Piaf fue una mujer de salud frágil, con un torrente de voz como “forma de resistencia y vía de escape”, rasgos que Semprún ha hecho suyos de forma sobresaliente a partir de un montaje realista que, lejos de entronizar la figura de la francesa, plasma los desmanes de una vida de supervivencia, que llevó a la artista a vivir de su canción cantando a su propia vida.
Piezas como “Milord”, compuesta por Georges Moustaki, relatan el día a día de esas mujeres de vida alegre con las que se crió La Môme ante la ausencia de sus padres.
Para ahondar más en su personalidad, la intérprete protagoniza un original monólogo en el que ella es la única voz sobre el escenario, arropada por un elenco mudo que se desplaza con elegancia y moderación sin robarle foco.
Y nosotros somos su público, “su oxígeno”, como llega a declamar; un auditorio que, por momentos, se torna en aquella sociedad parisina de los felices años veinte, cuando la cantante empieza a ser reconocida. Aplaude y ríe con los desvaríos de la francesa, y guarda silencio, cómplice, ante los sufrimientos que marcaron su vida.
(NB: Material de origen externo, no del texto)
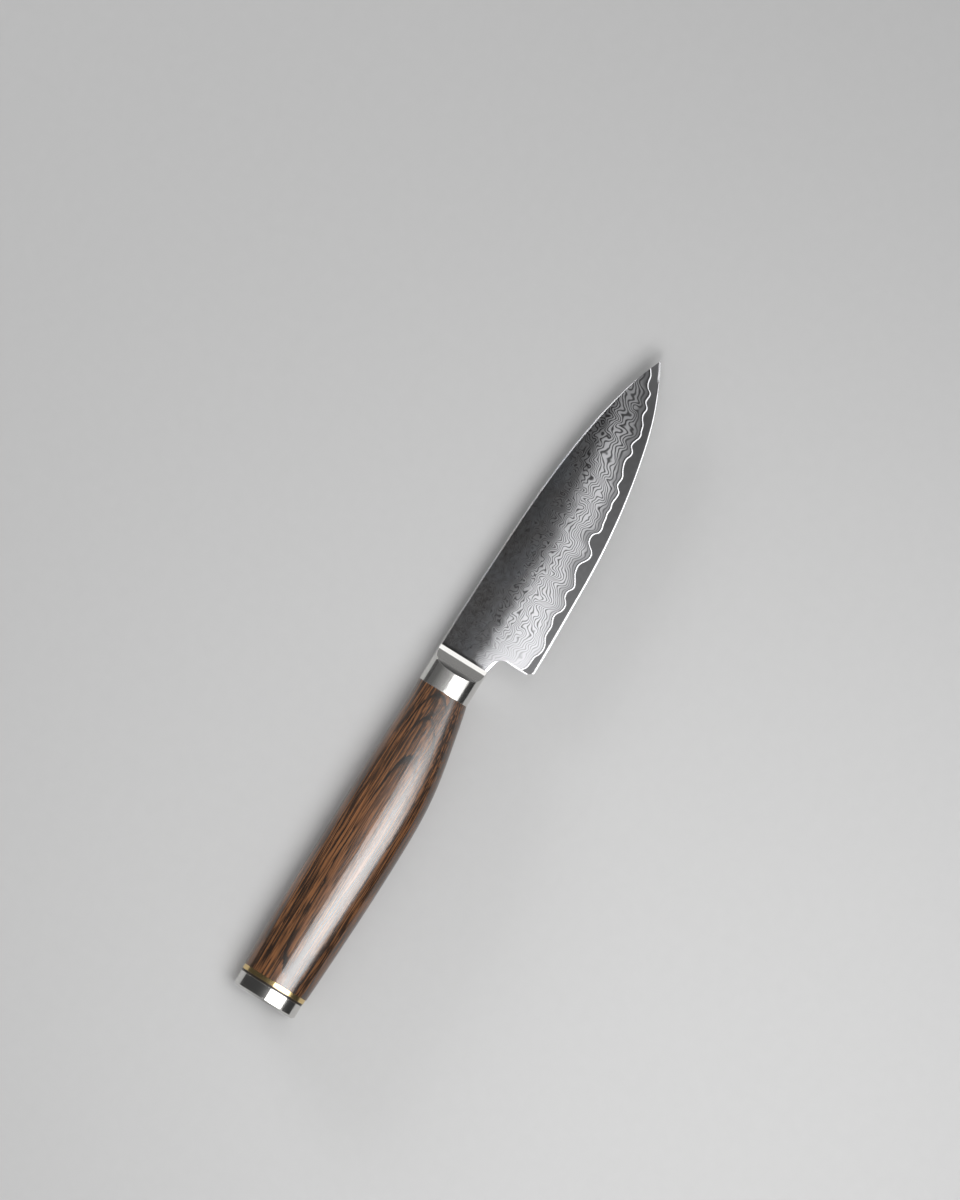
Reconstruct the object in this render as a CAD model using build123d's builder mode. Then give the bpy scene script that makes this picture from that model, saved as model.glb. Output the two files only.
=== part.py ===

Tras la transformación del gorrión en la gran Édith Piaf y los días de vino y rosas, les llega el turno a canciones como “La Foule”, que habla de una multitud en fiesta, de la embriaguez de los buenos tiempos.
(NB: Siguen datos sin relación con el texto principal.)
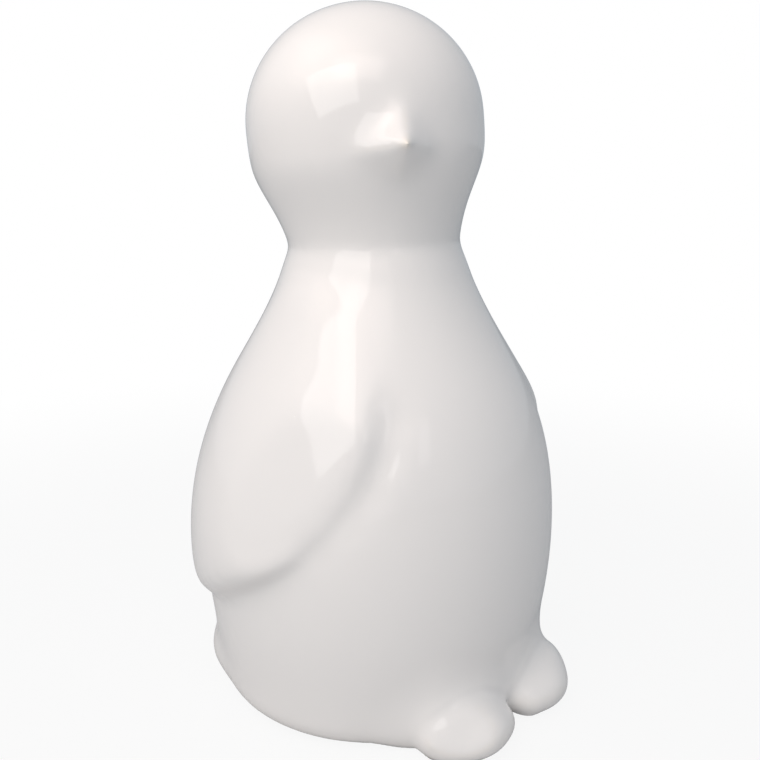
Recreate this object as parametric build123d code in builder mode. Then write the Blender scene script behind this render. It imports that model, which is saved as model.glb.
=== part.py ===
from build123d import *
import os
from math import cos, radians, sin, tan

# A sitting penguin chick in slip-cast, white glazed earthenware.
# Frame: millimetres, +Z up, the breast faces -Y, the figure's own right side is -X.
# The origin is on the floor, under the axis of the body.

# Walls and shared values
wall = 5.0
overrun = 5.0

# Trunk, an egg-shaped casting that stands on its base
belly_radius = 78.2
base_taper = 7.2
base_radius = belly_radius - base_taper
neck_radius = 36.4
neck_height = 199.8
belly_lead = 2.0
base_edge_round = 13.0
foot_ring_width = 8.0
base_recess_depth = 1.5
floor_thickness = 7.0
vent_radius = 5.0

# Head, a ball that narrows to the neck, turned to the figure's right and leaning away
head_radius = 49.6
head_rise = 49.5
head_crown_rise = 47.3
head_turn = 27.5
head_lean_right = 3.35
head_lean_back = 3.7
neck_lean_right = 2.0
neck_lean_back = 2.2

# Beak, a short soft-cornered pyramid
beak_dip = 14.0
beak_reach = 12.5
beak_sink = 13.0
beak_half_width = 34.5
beak_ridge_rise = 28.0
beak_chin_drop = 34.0
beak_corner_drop = 8.0
beak_corner_round = 3.6
beak_tip_radius = 2.0
beak_tip_rise = 2.0
beak_tip_side_shift = 5.8

# Wings, flat pads folded against the sides
wing_thickness = 9.2
wing_front_reach = 51.0
wing_back_reach = 65.0
wing_tip_height = 54.0
wing_top_drop = 11.8
wing_top_height = neck_height - wing_top_drop
wing_edge_round = 9.0
wing_set_forward = 10.0

# Feet, low domes that point forward and a little outward
foot_half_width = 20.6
foot_half_length = 21.0
foot_half_height = 12.8
foot_top_height = 23.8
foot_spread = 21.5
foot_setback = 2.5
foot_toe_out = 10.0

# Tail, a broad low skirt round the back of the base with a blunt tip in its middle
tail_half_width = 66.0
tail_half_length = 60.0
tail_half_height = 22.0
tail_stand_out = 11.0
tail_height = 13.5
tail_tip_half_width = 36.0
tail_tip_half_length = 32.0
tail_tip_half_height = 18.5
tail_tip_stand_out = 15.5

# Stations up the trunk: height, place between the named radii, and forward lead, all as shares
lower_station_shares = [(0.0, 0.0, -0.6), (0.15, 0.45, 0.3), (0.36, 1.0, 1.0)]
upper_station_shares = [(0.61, 0.856, 1.0), (0.76, 0.55, 0.7), (0.88, 0.24, 0.3), (1.0, 0.0, 0.0)]
# How much of the wing's thickness stands out at each of those stations and above them
wing_cover_shares = [0.3, 0.55, 1.0, 0.6, 0.27, 0.25, 0.25, 0.25]
# Slope of the shoulder as it runs on under the neck
collar_slope_share = 0.45

# Head outline between neck and widest point: height and radius as shares
cheek_shares = [(0.27, 0.30), (0.61, 0.86)]
neck_flare_share = 0.2
# How far the handles of a curve reach along their sides when it rounds a quarter of an oval
quarter_round_share = 0.5523

# Wing outline, from the shoulder round by the front edge and the tip:
# forward as a share of the reach on that side, height as a share from tip to top
wing_outline_shares = [
    (0.0, 1.0), (0.56, 0.89), (0.86, 0.70), (0.99, 0.54), (0.90, 0.42), (0.45, 0.20), (-0.12, 0.06),
    (-0.50, 0.0), (-0.83, 0.10), (-0.98, 0.31), (-0.86, 0.58), (-0.46, 0.86),
]

# Beak sections from root to tip: distance out and size, as shares
beak_section_shares = [(0.0, 1.0), (0.5, 0.54), (1.0, 0.06)]


# Height, radius and forward lead of each level section, from the floor to past the neck
def trunk_stations():
    stations = []
    for height_share, radius_share, lead_share in lower_station_shares:
        radius = base_radius + radius_share * (belly_radius - base_radius)
        stations.append((height_share * neck_height, radius, lead_share * belly_lead))
    for height_share, radius_share, lead_share in upper_station_shares:
        radius = neck_radius + radius_share * (belly_radius - neck_radius)
        stations.append((height_share * neck_height, radius, lead_share * belly_lead))
    stations.append((neck_height + overrun, neck_radius - overrun * collar_slope_share, 0))
    return stations


neck_point = Vector(0, 0, neck_height)
neck_normal = Vector(-tan(radians(neck_lean_right)), tan(radians(neck_lean_back)), 1).normalized()
neck_plane = Plane(origin=neck_point, z_dir=neck_normal)

# Trunk without its hollow, which the wings, feet and tail are fitted to
with BuildPart() as trunk_body:
    for height, radius, lead in trunk_stations():
        with BuildSketch(Plane.XY.offset(height)):
            with Locations((0, -lead)):
                Circle(radius)
    loft()
    fillet(trunk_body.faces().sort_by(Axis.Z)[0].edges(), radius=base_edge_round)
    split(bisect_by=neck_plane, keep=Keep.BOTTOM)

# Hollow of the trunk, open at the neck
with BuildPart() as trunk_hollow:
    for height, radius, lead in trunk_stations():
        with BuildSketch(Plane.XY.offset(height)):
            with Locations((0, -lead)):
                Circle(radius - wall)
    loft()
    split(bisect_by=Plane.XY.offset(floor_thickness), keep=Keep.TOP)
    fillet(trunk_hollow.faces().sort_by(Axis.Z)[0].edges(), radius=base_edge_round - wall)

with BuildPart() as trunk:
    add(trunk_body.part)
    add(trunk_hollow.part, mode=Mode.SUBTRACT)
    with BuildSketch(Plane.XY):
        Circle(base_radius - base_edge_round - foot_ring_width)
    extrude(amount=base_recess_depth, mode=Mode.SUBTRACT)
    with BuildSketch(Plane.XY):
        Circle(vent_radius)
    extrude(amount=floor_thickness + overrun, mode=Mode.SUBTRACT)

# Head, a revolved ball round its own leaning axis
head_axis = Vector(-tan(radians(head_lean_right)), tan(radians(head_lean_back)), 1).normalized()
head_facing = Vector(-sin(radians(head_turn)), -cos(radians(head_turn)), 0)
head_left = head_axis.cross(head_facing).normalized()
head_front = head_left.cross(head_axis).normalized()
head_centre = neck_point + head_axis * head_rise
head_profile_plane = Plane(origin=neck_point, x_dir=-head_front, z_dir=head_axis.cross(head_front))


# Closed half section of the head, drawn in from its outside by the inset
def head_outline(inset):
    gain = head_radius - neck_radius
    low = (neck_radius - overrun * neck_flare_share - inset, -overrun)
    neck = (neck_radius - inset, 0)
    cheeks = []
    for height_share, radius_share in cheek_shares:
        cheeks.append((neck_radius + radius_share * gain - inset, height_share * head_rise))
    widest = (head_radius - inset, head_rise)
    crown = (0, head_rise + head_crown_rise - inset)
    temple = (widest[0], head_rise + quarter_round_share * (head_crown_rise - inset))
    brow = (quarter_round_share * widest[0], crown[1])
    Spline(low, neck, *cheeks, widest, tangents=[(neck_flare_share, 1), (0, 1)])
    Bezier(widest, temple, brow, crown)
    Line(crown, (0, -overrun))
    Line((0, -overrun), low)


with BuildPart() as head_ball:
    with BuildSketch(head_profile_plane):
        with BuildLine():
            head_outline(0)
        make_face()
    revolve(axis=Axis(neck_point, head_axis))
    split(bisect_by=neck_plane, keep=Keep.TOP)

with BuildPart() as head_hollow:
    with BuildSketch(head_profile_plane):
        with BuildLine():
            head_outline(wall)
        make_face()
    revolve(axis=Axis(neck_point, head_axis))

with BuildPart() as head:
    add(head_ball.part)
    add(head_hollow.part, mode=Mode.SUBTRACT)

# Beak, from a diamond section sunk in the face to a small round tip, which stands a little above
# the middle of the root and to the figure's right of it
beak_direction = head_front * cos(radians(beak_dip)) - head_axis * sin(radians(beak_dip))
beak_root = head_centre + beak_direction * (head_radius - beak_sink)
beak_plane = Plane(origin=beak_root, x_dir=Vector(0, 0, 1).cross(beak_direction), z_dir=beak_direction)
beak_length = beak_sink + beak_reach - beak_tip_radius

with BuildPart() as beak:
    for out_share, size_share in beak_section_shares:
        with BuildSketch(beak_plane.offset(out_share * beak_length)) as beak_section:
            with Locations((-beak_tip_side_shift * out_share, beak_tip_rise * out_share)):
                Polygon(
                    (0, beak_ridge_rise * size_share),
                    (-beak_half_width * size_share, -beak_corner_drop * size_share),
                    (0, -beak_chin_drop * size_share),
                    (beak_half_width * size_share, -beak_corner_drop * size_share),
                    align=None,
                )
            fillet(beak_section.vertices(), radius=beak_corner_round * size_share)
    loft()
    with Locations(beak_plane.from_local_coords((-beak_tip_side_shift, beak_tip_rise, beak_length))):
        Sphere(beak_tip_radius)
    add(head_ball.part, mode=Mode.SUBTRACT)


# A point of the wing's outline: forward of the body's axis, and height
def outline_point(forward_share, height_share):
    reach = wing_front_reach if forward_share > 0 else wing_back_reach
    height = wing_tip_height + height_share * (wing_top_height - wing_tip_height)
    return (forward_share * reach, height)


# Skin that the wing's outer face follows: the trunk's own sections moved out to the side and a
# little forward, by the whole of the wing's thickness at the belly and by less at the shoulder
wing_side = Vector(-cos(radians(wing_set_forward)), -sin(radians(wing_set_forward)), 0)
with BuildPart() as wing_cover:
    for (height, radius, lead), cover_share in zip(trunk_stations(), wing_cover_shares):
        with BuildSketch(Plane.XY.offset(height)):
            with Locations(wing_side * wing_thickness * cover_share - Vector(0, lead, 0)):
                Circle(radius)
    loft()

with BuildPart() as right_wing:
    with BuildSketch(Plane(origin=(0, 0, 0), x_dir=(0, -1, 0), z_dir=(-1, 0, 0))):
        with BuildLine():
            Spline(*[outline_point(*shares) for shares in wing_outline_shares], periodic=True)
        make_face()
    extrude(amount=belly_radius + wing_thickness + overrun)
    add(wing_cover.part, mode=Mode.INTERSECT)
    fillet(right_wing.faces().sort_by(Axis.X)[0].edges(), radius=wing_edge_round)
    add(trunk_body.part, mode=Mode.SUBTRACT)

with BuildPart() as left_wing:
    mirror(right_wing.part, about=Plane.YZ)

# Feet
foot_dome = scale(Sphere(1), by=(foot_half_width, foot_half_length, foot_half_height))
foot_centre = (foot_spread, foot_setback - base_radius, foot_top_height - foot_half_height)

with BuildPart() as left_foot:
    with Locations(Location(foot_centre, (0, 0, foot_toe_out))):
        add(foot_dome)
    split(bisect_by=Plane.XY, keep=Keep.TOP)
    add(trunk_body.part, mode=Mode.SUBTRACT)

with BuildPart() as right_foot:
    mirror(left_foot.part, about=Plane.YZ)

# Tail
tail_skirt = scale(Sphere(1), by=(tail_half_width, tail_half_length, tail_half_height))
tail_tip = scale(Sphere(1), by=(tail_tip_half_width, tail_tip_half_length, tail_tip_half_height))

with BuildPart() as tail:
    with Locations((0, base_radius + tail_stand_out - tail_half_length, tail_height)):
        add(tail_skirt)
    with Locations((0, base_radius + tail_tip_stand_out - tail_tip_half_length, tail_height)):
        add(tail_tip)
    split(bisect_by=Plane.XY, keep=Keep.TOP)
    add(trunk_body.part, mode=Mode.SUBTRACT)

pieces = {
    "trunk": trunk, "head": head, "beak": beak,
    "right_wing": right_wing, "left_wing": left_wing,
    "right_foot": right_foot, "left_foot": left_foot, "tail": tail,
}

os.makedirs("parts", exist_ok=True)
for name, piece in pieces.items():
    piece.part.label = name
    export_step(piece.part, f"parts/{name}.step")
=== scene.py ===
import bmesh
import bpy
from math import pi, radians, tan
from mathutils import Matrix, Quaternion, Vector
from mathutils.bvhtree import BVHTree


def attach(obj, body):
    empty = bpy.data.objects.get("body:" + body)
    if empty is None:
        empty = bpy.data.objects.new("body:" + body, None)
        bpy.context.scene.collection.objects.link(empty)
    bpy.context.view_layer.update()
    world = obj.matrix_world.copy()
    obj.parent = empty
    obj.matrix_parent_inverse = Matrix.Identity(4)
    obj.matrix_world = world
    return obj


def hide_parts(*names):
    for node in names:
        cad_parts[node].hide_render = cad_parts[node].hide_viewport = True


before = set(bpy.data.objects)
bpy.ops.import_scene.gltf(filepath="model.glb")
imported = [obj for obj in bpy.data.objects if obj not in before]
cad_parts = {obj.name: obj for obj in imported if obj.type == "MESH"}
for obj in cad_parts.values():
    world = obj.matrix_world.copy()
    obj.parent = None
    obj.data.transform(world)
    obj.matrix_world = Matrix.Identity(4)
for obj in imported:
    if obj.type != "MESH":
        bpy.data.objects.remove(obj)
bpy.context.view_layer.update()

mm = 0.001


# A hex colour as it shows on screen, turned to the linear values that the shaders use
def linearColour(hexColour):
    channels = []
    for start in (0, 2, 4):
        share = int(hexColour[start:start + 2], 16) / 255
        channels.append(share / 12.92 if share <= 0.04045 else ((share + 0.055) / 1.055) ** 2.4)
    return (*channels, 1.0)


# Adds a node, sets its properties and sockets, and links sockets given as (node, output)
def addNode(tree, kind, settings=None, **inputs):
    node = tree.nodes.new(kind)
    for name, value in (settings or {}).items():
        setattr(node, name, value)
    for name, value in inputs.items():
        socket = node.inputs[int(name[1:])] if name[0] == "i" and name[1:].isdigit() else node.inputs[name]
        if isinstance(value, tuple) and isinstance(value[0], bpy.types.Node):
            tree.links.new(value[0].outputs[value[1]], socket)
        else:
            socket.default_value = value
    return node


# 0 below the low end, 1 above the high end, and an eased slope between
def eased(value, low, high):
    share = min(max((value - low) / (high - low), 0), 1)
    return share * share * (3 - 2 * share)


# Glazed form: the outside of the fired figure, one unbroken skin over all the formed pieces
glazeForm = {
    "grid": 1.4 * mm,              # size of the faces
    "joinWithin": 0.001 * mm,      # points of the CAD pieces closer than this become one
    "seamWithin": 0.0001 * mm,     # and points of a piece's skin and underside
    "markRounds": 3,               # rounds that even out which piece a face belongs to
    "markAbove": 2.5 * mm,         # from here above the skin down to here below, the pieces are looked for
    "markBelow": 5.5 * mm,
    "softRounds": 14,              # rounds of smoothing, as thick glaze softens every crease
    "softStep": 0.5,               # share of the way that a point goes in one round
    "evenRounds": 6,               # rounds that even out the depth of the glaze
    "meltStride": 4,               # rounds between two looks at what has sunk
    "ventPlugLow": 4 * mm,         # the plug that stops the firing vent while the skin is laid
    "ventPlugHigh": 9 * mm,
    "ventPlugRadius": 8 * mm,
    "ventPlugSides": 32,
    "ventRadius": 5.2 * mm,        # the vent that is cut in the skin, looked for below the next height
    "ventSearchHeight": 12 * mm,
    "underDepth": 0.6 * mm,        # least thickness of a piece over what carries it
    "neckLow": 190 * mm,           # the neck's level rim lies between these heights
    "neckHigh": 208 * mm,
    "neckLevel": 0.98,             # faces that look up or down more than this are level
    "rimHeight": 50 * mm,          # open rims below belong to the vent, those above to the neck
    "floorSnap": 0.35 * mm,        # what hangs lower than this stands on the floor
    "undersideSlope": -0.85,       # faces that look down more than this belong to the underside
}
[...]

Aun así, Piaf no deja de cantar al amor, a “esa gente sencilla que ama” y la actriz venezolana desciende de la tribuna y vuelve a meterse en la piel de una mujer sufriente que entona el "Hymne à l'amour" desde la soledad de los amantes abandonados. Y es que el triunfo y todos los hombres que pasaron por su vida -Charles Aznavour, Marlon Brando y Georges Moustaki, entre otros- no la libraron de sufrir el desamparo y la pérdida tras la muerte de su único amor verdadero, el boxeador Marcel Cerdan, quien falleció mientras volaba de París a Nueva York para rencontrarse con ella.
Cabe destacar el diseño de iluminación, que contribuye una vez más a esa aproximación a la estrella para desmitificarla y descubrir a la mujer en todo su claroscuro, reforzado por un halo romántico que nos transporta a la Ciudad de la luz. También suman las proyecciones de la época y la escenografía, sencilla y dinámica al tiempo.
El momento cumbre de la obra llega con “La vie en rose”, cuyos versos son intercalados en francés, inglés y español mientras el público contiene la respiración y las lágrimas…
“Qué pasará después de que me muera? ¿Hablarán de mí? ¿Cantarán mis canciones?” reflexiona Semprún glosando los últimos tiempos de la artista antes de dejar huérfano a todo un país.
Precisamente, días atrás en un festival de música actual, La Maravillosa Orquesta del Alcohol grita:
“Salvar el Olympia como Édith… Non, Je ne regrette rien”
“Soy voz y delirio, y no me arrepiento de nada”, exclama la actriz protagonista antes de interpretar esta canción magistral que compendia una existencia inmortal.
Y como colofón, una sorpresa que pone en valor el acompañamiento instrumental de toda la obra, y un BIS de regalo de “Padam Padam” que el teatro corea a una, enardecido.